Our children may not always understand when we have to say "no" in order to protect them. We have to teach them good and appropriate values, attitudes, and conduct. Each Christian parent is on his or her own leg of the journey. In order to protect our children, we may need to be vigilant in protecting ourselves from debilitating outside influences. One mom is tough as nails and criticism slides off her like water off a duck's back. Another is very sensitive, whether it be to words, images, negative energy, or loud noises. We have to know ourselves well, be very familiar with our strengths and weaknesses. One dad can invite a bear into his home, feed him honey, and send him on his way. Another will wrestle the bear and lose, or walk away alive but severely injured. Also, where we're at on the path changes over time. As I grow spiritually, I am hopeful that I will be able to detach with more finesse. Right now, however, it seems that I need to learn to pull that Catholic bubble around me and not allow anyone to pop it. Life is too short, and it's too exhausting to fight when it isn't absolutely necessary. As the saying goes, choose your battles wisely.

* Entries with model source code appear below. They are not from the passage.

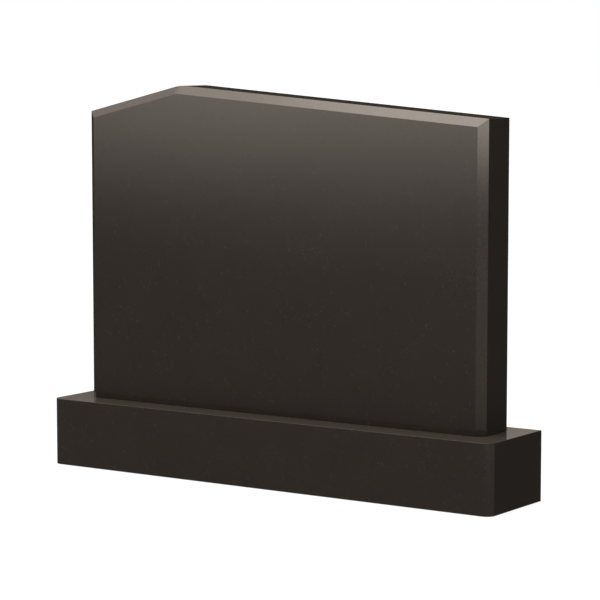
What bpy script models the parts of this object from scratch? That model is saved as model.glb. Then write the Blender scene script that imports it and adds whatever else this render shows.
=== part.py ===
"""Headstone: a polished stone tablet with a peak set off to the left, on a plain rectangular base.

Metres, +Z up. The front faces -Y and +X is to the right of someone who looks at the front. The origin is at the
middle of the base's underside. The two stones stand one on the other by their own weight.
"""

import math

import bmesh
import bpy
from mathutils import Matrix, Vector

# The tablet's front outline. Heights are measured up from the tablet's foot.
TABLET_WIDTH = 1.030
SHOULDER_HEIGHT = 0.650
PEAK_HEIGHT = 0.710
PEAK_FROM_LEFT_EDGE = 0.250
PEAK_RADIUS = 0.090

# The tablet's thickness, and the flat chamfer round the top and the sides of its front face
TABLET_THICKNESS = 0.100
CHAMFER_INSET = 0.018
CHAMFER_DEPTH = 0.015

# The base, and how far it stands out past the tablet on each side
BASE_HEIGHT = 0.150
SIDE_MARGIN = 0.055
FRONT_MARGIN = 0.065
BACK_MARGIN = 0.050
BASE_CORNER_RADIUS = 0.020

# The joint between the stones
JOINT_GAP = 0.0003

# Sizes that follow from those above
BASE_WIDTH = TABLET_WIDTH + 2 * SIDE_MARGIN
BASE_DEPTH = FRONT_MARGIN + TABLET_THICKNESS + BACK_MARGIN
TABLET_MIDDLE_Y = -BASE_DEPTH / 2 + FRONT_MARGIN + TABLET_THICKNESS / 2

# How finely the round stretches are cut, and how near two points are the same one
PEAK_SEGMENTS = 8
CORNER_SEGMENTS = 10
SAME_PLACE = 1e-5

# The stone's colour as linear RGB, and its finish
GRANITE_COLOUR = (0.018, 0.015, 0.013, 1.0)
POLISH_ROUGHNESS = 0.08


def clear_scene():
    """Remove every object that the scene holds."""
    for obj in list(bpy.data.objects):
        bpy.data.objects.remove(obj)


def new_collection(name):
    """A collection of this name in the scene."""
    collection = bpy.data.collections.new(name)
    bpy.context.scene.collection.children.link(collection)
    return collection


def polished_granite(name):
    """A dark polished granite under its own name."""
    material = bpy.data.materials.new(name)
    material.use_nodes = True
    shader = material.node_tree.nodes["Principled BSDF"]
    shader.inputs["Base Color"].default_value = GRANITE_COLOUR
    shader.inputs["Roughness"].default_value = POLISH_ROUGHNESS
    shader.inputs["Metallic"].default_value = 0.0
    return material


def rounded_corner(before, corner, after, radius, segments):
    """The arc that rounds a corner of an outline, as points from the side of before to the side of after."""
    to_before = (before - corner).normalized()
    to_after = (after - corner).normalized()
    half_angle = to_before.angle(to_after) / 2
    centre = corner + (to_before + to_after).normalized() * radius / math.sin(half_angle)
    tangent_length = radius / math.tan(half_angle)
    start = corner + to_before * tangent_length - centre
    end = corner + to_after * tangent_length - centre
    return [centre + radius * start.slerp(end, step / segments) for step in range(segments + 1)]


def tablet_outline():
    """The tablet seen from the front, as (across, up) points from its left foot over the peak to its right foot."""
    left_foot = Vector((-TABLET_WIDTH / 2, 0.0))
    right_foot = Vector((TABLET_WIDTH / 2, 0.0))
    left_shoulder = left_foot + Vector((0.0, SHOULDER_HEIGHT))
    right_shoulder = right_foot + Vector((0.0, SHOULDER_HEIGHT))
    peak = left_foot + Vector((PEAK_FROM_LEFT_EDGE, PEAK_HEIGHT))
    rounded_peak = rounded_corner(left_shoulder, peak, right_shoulder, PEAK_RADIUS, PEAK_SEGMENTS)
    return [left_foot, left_shoulder, *rounded_peak, right_shoulder, right_foot]


def slab_from_outline(name, outline, thickness):
    """A mesh object of a flat outline, as thick as said and centred on its own XY plane."""
    curve = bpy.data.curves.new(name + "_outline", "CURVE")
    curve.dimensions = "2D"
    curve.fill_mode = "BOTH"
    curve.extrude = thickness / 2
    spline = curve.splines.new("POLY")
    spline.points.add(len(outline) - 1)
    for point, (across, up) in zip(spline.points, outline):
        point.co = (across, up, 0.0, 1.0)
    spline.use_cyclic_u = True

    guide = bpy.data.objects.new(name + "_outline", curve)
    bpy.context.scene.collection.objects.link(guide)
    evaluated = guide.evaluated_get(bpy.context.evaluated_depsgraph_get())
    mesh = bpy.data.meshes.new_from_object(evaluated)
    mesh.name = name
    slab = bpy.data.objects.new(name, mesh)
    slab.matrix_world = guide.matrix_world
    bpy.data.objects.remove(guide)
    return slab


def merge_flat_faces(shape):
    """Weld a slab's caps to its edge and make each cap one flat face."""
    bmesh.ops.remove_doubles(shape, verts=shape.verts, dist=SAME_PLACE)
    bmesh.ops.dissolve_limit(
        shape, angle_limit=math.radians(0.1), verts=shape.verts, edges=shape.edges, use_dissolve_boundaries=False
    )


def chamfer_front(slab):
    """Cut the flat chamfer along the slopes and the sides of the front face, straight down to the foot.

    The slab's front is at +Z and its foot at Y = 0 in its own axes. The bevel runs as deep as it is wide, so its
    outer line is then brought forward to the chamfer's own depth.
    """
    front = TABLET_THICKNESS / 2
    shape = bmesh.new()
    shape.from_mesh(slab.data)
    merge_flat_faces(shape)
    front_edges = [edge for edge in shape.edges if all(abs(vert.co.z - front) < SAME_PLACE for vert in edge.verts)]
    chamfered = [edge for edge in front_edges if any(vert.co.y > SAME_PLACE for vert in edge.verts)]
    bmesh.ops.bevel(
        shape,
        geom=chamfered,
        offset=CHAMFER_INSET,
        offset_type="OFFSET",
        segments=1,
        profile=0.5,
        affect="EDGES",
        material=-1,
    )
    for vert in shape.verts:
        if abs(vert.co.z - (front - CHAMFER_INSET)) < SAME_PLACE:
            vert.co.z = front - CHAMFER_DEPTH
    shape.to_mesh(slab.data)
    shape.free()


def make_tablet(collection, parent):
    """The upright slab, its foot one joint gap above the base."""
    tablet = slab_from_outline("tablet", tablet_outline(), TABLET_THICKNESS)
    chamfer_front(tablet)
    tablet.location = (0.0, TABLET_MIDDLE_Y, BASE_HEIGHT + JOINT_GAP)
    tablet.rotation_euler = (math.radians(90), 0.0, 0.0)
    tablet.parent = parent
    tablet.data.materials.append(polished_granite("tablet_granite"))
    tablet.data.shade_smooth()
    tablet.data.set_sharp_from_angle(angle=math.radians(12))
    collection.objects.link(tablet)


def make_base(collection, parent):
    """The block under the tablet, with its two front upright corners rounded."""
    bpy.ops.mesh.primitive_cube_add(size=1.0)
    base = bpy.context.object
    base.name = "base"
    base.data.name = "base"
    base.data.transform(Matrix.Diagonal((BASE_WIDTH, BASE_DEPTH, BASE_HEIGHT, 1.0)))
    base.location = (0.0, 0.0, BASE_HEIGHT / 2)
    base.parent = parent

    weights = base.data.attributes.new("bevel_weight_edge", "FLOAT", "EDGE")
    for edge, weight in zip(base.data.edges, weights.data):
        foot, top = (base.data.vertices[index].co for index in edge.vertices)
        is_upright = abs(foot.x - top.x) < SAME_PLACE and abs(foot.y - top.y) < SAME_PLACE
        weight.value = 1.0 if is_upright and foot.y < 0 else 0.0
    rounding = base.modifiers.new("front_corners", "BEVEL")
    rounding.limit_method = "WEIGHT"
    rounding.offset_type = "OFFSET"
    rounding.width = BASE_CORNER_RADIUS
    rounding.segments = CORNER_SEGMENTS

    base.data.materials.append(polished_granite("base_granite"))
    base.data.shade_smooth()
    base.data.set_sharp_from_angle(angle=math.radians(30))
    for holder in list(base.users_collection):
        holder.objects.unlink(base)
    collection.objects.link(base)


def main():
    clear_scene()
    collection = new_collection("headstone")
    headstone = bpy.data.objects.new("headstone", None)
    collection.objects.link(headstone)
    make_base(collection, headstone)
    make_tablet(collection, headstone)


main()
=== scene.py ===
"""Headstone: the finished look of the polished granite tablet and its base, laid out as a Blender add-on.

Metres, +Z up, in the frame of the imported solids: the front faces -Y and the origin is at the middle of the
base's underside. Run as a script, it builds both stones, their granite and a plain studio.
"""

import math

import bmesh
import bpy
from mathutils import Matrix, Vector


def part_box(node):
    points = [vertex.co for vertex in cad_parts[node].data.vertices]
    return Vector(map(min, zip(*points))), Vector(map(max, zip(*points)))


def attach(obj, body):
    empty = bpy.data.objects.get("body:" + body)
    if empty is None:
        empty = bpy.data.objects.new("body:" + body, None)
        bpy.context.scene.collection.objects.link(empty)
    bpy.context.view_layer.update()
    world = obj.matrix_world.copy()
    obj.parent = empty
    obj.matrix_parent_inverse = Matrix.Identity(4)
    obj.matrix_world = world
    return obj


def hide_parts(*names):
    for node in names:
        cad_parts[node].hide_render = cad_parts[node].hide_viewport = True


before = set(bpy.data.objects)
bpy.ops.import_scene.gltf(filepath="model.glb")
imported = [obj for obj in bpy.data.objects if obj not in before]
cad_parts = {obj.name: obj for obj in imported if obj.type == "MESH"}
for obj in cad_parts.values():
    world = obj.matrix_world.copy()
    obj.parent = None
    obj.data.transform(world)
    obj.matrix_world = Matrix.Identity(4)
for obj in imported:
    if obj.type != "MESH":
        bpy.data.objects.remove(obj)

bl_info = {
    "name": "Headstone",
    "version": (1, 0, 0),
    "blender": (4, 5, 0),
    "location": "3D View > Sidebar > Headstone",
    "description": "Builds a polished granite headstone with an off-centre peak, in a plain studio",
    "category": "Add Mesh",
}

# How near two points are the same one, and the Z of a face's normal below which it faces straight down
SAME_PLACE = 1e-5
FACES_DOWN = -0.99

# Where shading breaks: the steps of the rounded corners turn by less, and a chamfer's edges by more
CRISP_FROM = math.radians(12)

# Only edges about as square as this are eased. A chamfer's edges turn by less and stay crisp.
SQUARE_FROM = math.radians(60)

# How strongly the largest face at a corner decides its shading: 50 is even-handed and 100 is the most
FLAT_FACE_WEIGHT = 100

# How finely the round stretches are cut. A chamfer is flat, so it takes one step.
PEAK_SEGMENTS = 12
CORNER_SEGMENTS = 18
ARRIS_SEGMENTS = 3
FLAT = 1

# Granite: its refractive index, the share of its crystals that are flecks, the share that are flecks in full
# colour, and how much its gloss varies by crystal
GRANITE_IOR = 1.54
FLECK_SHARE = 0.015
FULL_FLECK_SHARE = 0.005
GLOSS_SPREAD = 0.2

# How much finer variation the clouds and the swells carry
CLOUD_DETAIL = 3.0
CLOUD_ROUGHNESS = 0.55
SWELL_DETAIL = 1.0
SWELL_ROUGHNESS = 0.4

# The sawn beds are dull, and their saw marks wander a little. The wave texture lays this many bands in a
# metre at a scale of one.
SAWN_ROUGHNESS = 0.75
SAW_MARK_WANDER = 3.0
SAW_MARK_DETAIL = 2.0
WAVE_BANDS = 20 / (2 * math.pi)

WHITE = (1.0, 1.0, 1.0, 1.0)

# From the middle of the floor to each of its sides
FLOOR_REACH = 40.0

# The studio that the polish mirrors. A side is the X of a unit direction and a height is its Z. Where a value
# has two numbers, the first holds on the left and the second on the right, or the first low down and the
# second high up, unless a comment says otherwise.

# The strip of light along the horizon in front. At its height its light has fallen to about a third, and its
# edge is how steeply it falls there. It gets brighter and crisper to the right.
STRIP_SIDES = (-0.60, 0.80)
STRIP_RIGHT_HEIGHT = 0.0483
STRIP_POWERS = (2.55, 4.90)
STRIP_EDGE_SIDES = (-0.45, 0.80)
STRIP_RIGHT_EDGE = 4.80

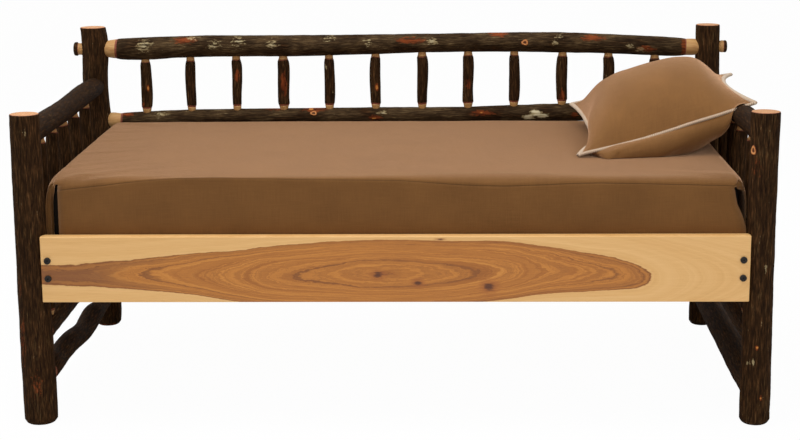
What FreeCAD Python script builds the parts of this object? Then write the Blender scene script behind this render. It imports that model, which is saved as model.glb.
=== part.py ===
import FreeCAD, Part
import os

Vector = FreeCAD.Vector

# A day bed made of unpeeled hickory poles round a twin mattress. +X is to the right of
# somebody who faces the open side, +Y is towards the back rest and +Z is up. The origin is
# on the floor, midway between the four posts.

# The mattress that the bed is made for
mattress_length = 1905.0
mattress_width = 990.0
mattress_height = 203.0
mattress_end_gap = 19.5
mattress_front_gap = 11.0
mattress_side_room = 62.0

# Heights above the floor
platform_height = 500.0
front_post_height = 887.0
back_post_height = 1017.0
arm_rail_drop = 65.0
back_rail_drop = 72.0
low_back_rail_drop = 311.0
mid_rail_height = 243.0
stretcher_height = 107.0

# Poles, each by its usual girth, which is its diameter
post_girth = 86.0
top_rail_girth = 68.0
low_back_rail_girth = 52.0
arm_rail_girth = 65.0
mid_rail_girth = 62.0
stretcher_girth = 66.0
spindle_girth = 36.0
left_stub_girth = 46.0
right_stub_girth = 41.0
bark_thickness = 2.0
post_rim = 4.0
foot_rim = 8.0

# Tenons of the poles, which are round, and the peeled tapers that lead to them and stop
# a shoulder gap short of the pole that the tenon enters
rail_tenon_width = 44.0
rail_tenon_reach = 42.0
rail_taper = 35.0
spindle_tenon_width = 22.0
spindle_tenon_reach = 22.0
spindle_taper = 13.0
stub_tenon_width = 25.0
stub_tenon_reach = 30.0
stub_taper = 11.0
left_stub_length = 14.0
right_stub_length = 11.0
socket_clearance = 0.2
shoulder_gap = 1.0

# Side boards, and the seats that are sawn for them in the inner sides of the posts
board_height = 187.0
board_base = 362.0
board_thickness = 32.0
board_edge = 2.5
board_proud = 40.0
seat_depth_from_heart = 34.0

# Rails under the mattress at both ends, cleats along both boards, and slats between them
cross_rail_height = 89.0
cross_rail_thickness = 38.0
cleat_size = 38.0
cleat_setback = 22.0
slat_width = 89.0
slat_thickness = 19.0
slat_count = 12
slat_end_gap = 2.0
slat_row_gap = 12.0

# Bed bolts with round heads, and the cross dowels that they screw into
bolt_pitch = 51.0
bolt_shank = 9.5
bolt_head = 19.0
bolt_head_height = 6.0
bolt_head_edge = 2.0
bolt_socket = 6.5
bolt_socket_depth = 3.5
bolt_reach = 55.0
dowel_width = 14.0
dowel_length = 30.0
dowel_setback = 42.0
dowel_slot_width = 2.0
dowel_slot_depth = 2.5
shank_clearance = 0.25

# Screws that hold the cross rails to the posts
lag_shank = 8.0
lag_head = 18.0
lag_head_height = 5.0
lag_grip = 34.0
lag_pitch = 24.0
lag_inset = 26.0

# Screws that hold the cleats and the slats
screw_shank = 4.5
screw_head = 8.5
screw_head_height = 3.0
cleat_screw_count = 6
cleat_screw_grip = 20.0
slat_screw_grip = 19.0

# Fitted cover over the mattress
cover_thickness = 2.5
cover_end_slack = 8.0
cover_side_slack = 1.5
cover_hem_height = 12.0
cover_edge_radius = 14.0
cover_end_ease = 20.0
cover_slit = 9.0
cover_slit_top = 42.0
fabric_gap = 0.4

# Loose pillow, which lies on the cover and leans over the right arm
pillow_span = 510.0
pillow_depth = 570.0
pillow_height = 265.0
pillow_front = 200.0
pillow_overhang = 28.0
pillow_hem = 3.0

# How far a cut runs past the faces that it opens
overrun = 5.0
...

Prayer to Our Lady of Victory

O sweet and gentle Lady, Immaculate Mother of God, we beg you to be our Mother now and all the days of our life. Shield us Mother Mary with your holy mantle that nothing of the enemy could harm or molest us. Ask your Son, Our Lord Jesus Christ, to spare us from any calamities that will cause our life misery. Pray for us that we may lead a life pleasing to Him, and when our end comes present us to Him, and may we live in His kingdom forever and ever, Amen. Our Lady of Victory, please pray for us.